Scarlett Johansson and Jason Schwartzman in ‘Asteroid City’ (Focus Features/Everett/Shutterstock)

“So [Anderson] decided to take the whole production on the road,” Pinnock says. “We weren’t any longer in our flats in Berlin. We were suddenly three hours away, down in this little town Görlitz. It changed the strategy, and it changed the daily contact that I would have with Adam, because I had to be in Berlin half the week, sourcing stuff. We did source stuff locally, but it really was coming in from all over, and very often via Berlin. So it was quite the scramble. It sort of serendipitously came together.”

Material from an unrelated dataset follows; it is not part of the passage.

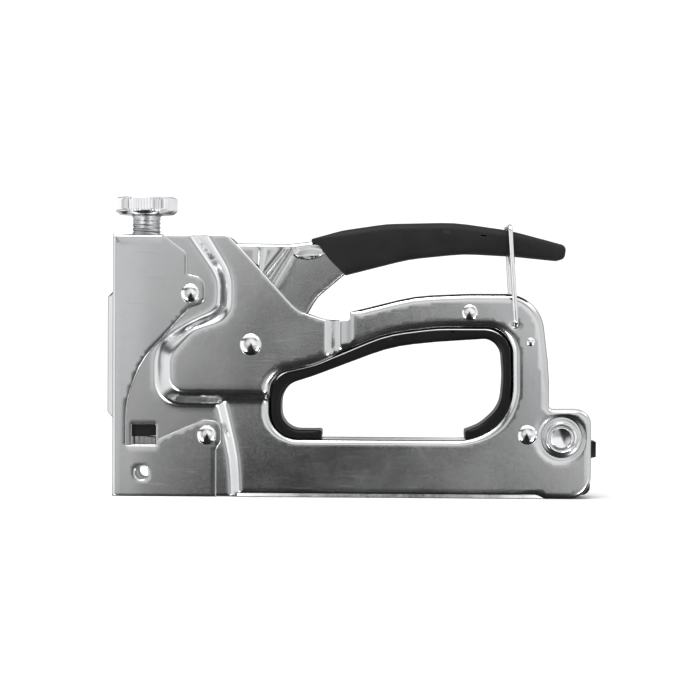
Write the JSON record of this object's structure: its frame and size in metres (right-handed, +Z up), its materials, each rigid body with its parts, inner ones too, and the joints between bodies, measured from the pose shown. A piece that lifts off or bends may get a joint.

Thankfully, Pinnock and Stockhausen had an unusual guide in Anderson’s assemblage of animatics, storyboards stitched together with sound, here used to pre-visualise nearly 90 per cent of the film. “That’s enormously helpful because the way Wes draws the cartoons, you know the bucket that he has drawn,” she says. “Sometimes he doesn’t want you to merely follow the cartoon. He wants you to bring your ideas, but you certainly have a great anchor. You know from the details in the cartoon that certain specific items are going to be very, very important to him.”

Good reads: Benicio del Toro in ‘The Phoenician Scheme’ (Focus Features)

“Sometimes I might show Adam Stockhausen a board of stuff I’ve done, and then we maybe show some elements of that to Wes,” she continues. “Or if it’s something we know he’s fixating on or very keen to be a part of – which is a lot of it – we send him images and communicate that way. And he’s very responsive. He loves to be involved, and it is a real pleasure to work for a director who’s so interested in every detail of everything you do. It’s very gratifying when we get it right. It feels like a proper collaboration.”

The Phoenician Scheme saw Anderson host nightly, communal cast and crew dinners, a now-famous tradition on his sets. “It does make you feel like you’re a part of a repertory company,” Pinnock notes. “It’s very nice.” Indeed, Anderson’s films may be filled with dysfunction, but the ethos behind making them is nothing but harmony.